● WRITTEN EXERCISE
Both end lines count: copy exactly from the line that contains "Reconstruct the object" to the line that contains "chipped and worn.", and only those lines.
+++ RAW RECORDS
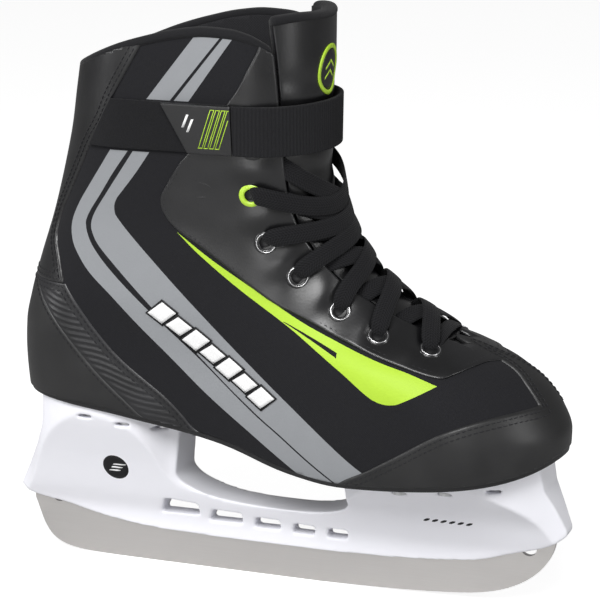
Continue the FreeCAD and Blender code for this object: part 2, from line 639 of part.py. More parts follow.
++++++
+++ RAW RECORDS
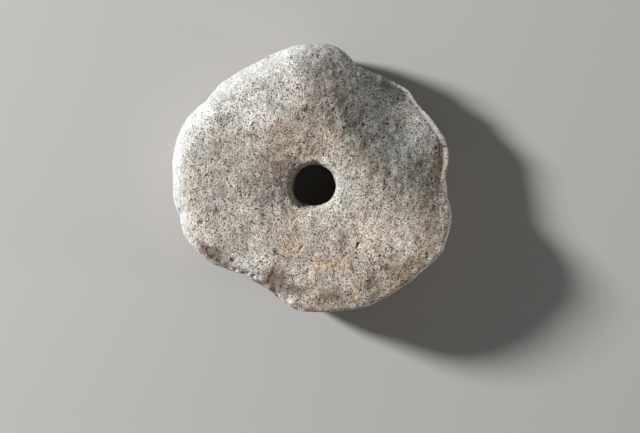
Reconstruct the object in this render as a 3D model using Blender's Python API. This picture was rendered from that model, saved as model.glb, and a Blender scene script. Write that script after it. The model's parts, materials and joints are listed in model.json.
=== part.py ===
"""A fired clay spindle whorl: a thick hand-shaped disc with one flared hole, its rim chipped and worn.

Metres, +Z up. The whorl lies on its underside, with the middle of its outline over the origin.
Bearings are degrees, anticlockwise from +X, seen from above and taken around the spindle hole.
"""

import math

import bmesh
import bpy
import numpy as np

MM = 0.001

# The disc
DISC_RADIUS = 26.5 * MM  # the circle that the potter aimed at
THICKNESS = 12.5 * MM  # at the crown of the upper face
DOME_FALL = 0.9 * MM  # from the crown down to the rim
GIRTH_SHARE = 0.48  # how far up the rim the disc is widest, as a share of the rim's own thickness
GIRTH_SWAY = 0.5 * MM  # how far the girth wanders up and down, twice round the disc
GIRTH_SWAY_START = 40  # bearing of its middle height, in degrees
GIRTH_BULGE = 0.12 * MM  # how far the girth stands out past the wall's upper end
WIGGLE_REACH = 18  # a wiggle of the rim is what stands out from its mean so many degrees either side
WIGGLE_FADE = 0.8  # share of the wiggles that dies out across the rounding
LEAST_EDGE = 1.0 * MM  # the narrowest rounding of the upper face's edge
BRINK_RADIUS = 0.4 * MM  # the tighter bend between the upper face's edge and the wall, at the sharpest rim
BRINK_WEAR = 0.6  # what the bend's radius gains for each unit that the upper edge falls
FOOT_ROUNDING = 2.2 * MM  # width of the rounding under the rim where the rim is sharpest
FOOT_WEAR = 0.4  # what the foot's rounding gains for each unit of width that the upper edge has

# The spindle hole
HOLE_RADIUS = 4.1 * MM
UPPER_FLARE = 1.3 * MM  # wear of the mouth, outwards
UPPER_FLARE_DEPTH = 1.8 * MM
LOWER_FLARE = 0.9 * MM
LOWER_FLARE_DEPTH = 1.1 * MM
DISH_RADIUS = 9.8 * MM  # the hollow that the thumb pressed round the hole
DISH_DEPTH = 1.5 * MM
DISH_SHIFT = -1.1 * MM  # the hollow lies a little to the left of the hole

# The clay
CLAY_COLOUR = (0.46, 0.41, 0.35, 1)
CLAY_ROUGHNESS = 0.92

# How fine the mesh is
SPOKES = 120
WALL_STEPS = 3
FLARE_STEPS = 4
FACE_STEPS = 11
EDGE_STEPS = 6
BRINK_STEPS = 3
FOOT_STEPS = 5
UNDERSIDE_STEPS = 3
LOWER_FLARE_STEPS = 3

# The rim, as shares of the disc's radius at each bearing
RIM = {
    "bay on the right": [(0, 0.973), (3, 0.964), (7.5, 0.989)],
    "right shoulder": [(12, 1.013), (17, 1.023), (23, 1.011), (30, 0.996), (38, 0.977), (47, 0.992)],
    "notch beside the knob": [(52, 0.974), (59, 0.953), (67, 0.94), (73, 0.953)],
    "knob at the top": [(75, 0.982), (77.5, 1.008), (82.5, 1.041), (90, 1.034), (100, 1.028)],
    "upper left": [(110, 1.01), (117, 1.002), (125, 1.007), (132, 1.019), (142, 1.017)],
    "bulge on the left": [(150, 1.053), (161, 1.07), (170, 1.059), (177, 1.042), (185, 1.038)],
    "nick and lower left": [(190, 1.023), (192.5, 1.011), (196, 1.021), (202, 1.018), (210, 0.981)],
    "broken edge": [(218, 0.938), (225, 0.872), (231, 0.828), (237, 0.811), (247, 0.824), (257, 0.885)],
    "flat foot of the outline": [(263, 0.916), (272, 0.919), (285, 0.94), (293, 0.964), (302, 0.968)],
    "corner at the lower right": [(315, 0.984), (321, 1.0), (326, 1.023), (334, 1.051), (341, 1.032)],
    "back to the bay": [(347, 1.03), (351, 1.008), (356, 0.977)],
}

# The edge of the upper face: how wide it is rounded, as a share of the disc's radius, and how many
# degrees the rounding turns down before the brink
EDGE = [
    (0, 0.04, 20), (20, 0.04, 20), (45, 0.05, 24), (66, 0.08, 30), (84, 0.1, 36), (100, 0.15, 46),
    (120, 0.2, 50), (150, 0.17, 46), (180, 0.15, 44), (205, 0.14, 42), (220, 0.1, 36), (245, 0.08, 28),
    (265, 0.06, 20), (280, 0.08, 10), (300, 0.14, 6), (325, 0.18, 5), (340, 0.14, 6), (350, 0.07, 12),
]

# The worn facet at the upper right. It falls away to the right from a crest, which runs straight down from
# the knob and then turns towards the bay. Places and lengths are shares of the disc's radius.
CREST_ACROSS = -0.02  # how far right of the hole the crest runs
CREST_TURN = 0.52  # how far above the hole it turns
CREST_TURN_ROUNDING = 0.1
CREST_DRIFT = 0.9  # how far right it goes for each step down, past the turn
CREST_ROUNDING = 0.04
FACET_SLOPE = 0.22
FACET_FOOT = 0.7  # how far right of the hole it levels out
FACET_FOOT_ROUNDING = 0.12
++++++
● IN RESPONSE
Reconstruct the object in this render as a 3D model using Blender's Python API. This picture was rendered from that model, saved as model.glb, and a Blender scene script. Write that script after it. The model's parts, materials and joints are listed in model.json.
=== part.py ===
"""A fired clay spindle whorl: a thick hand-shaped disc with one flared hole, its rim chipped and worn.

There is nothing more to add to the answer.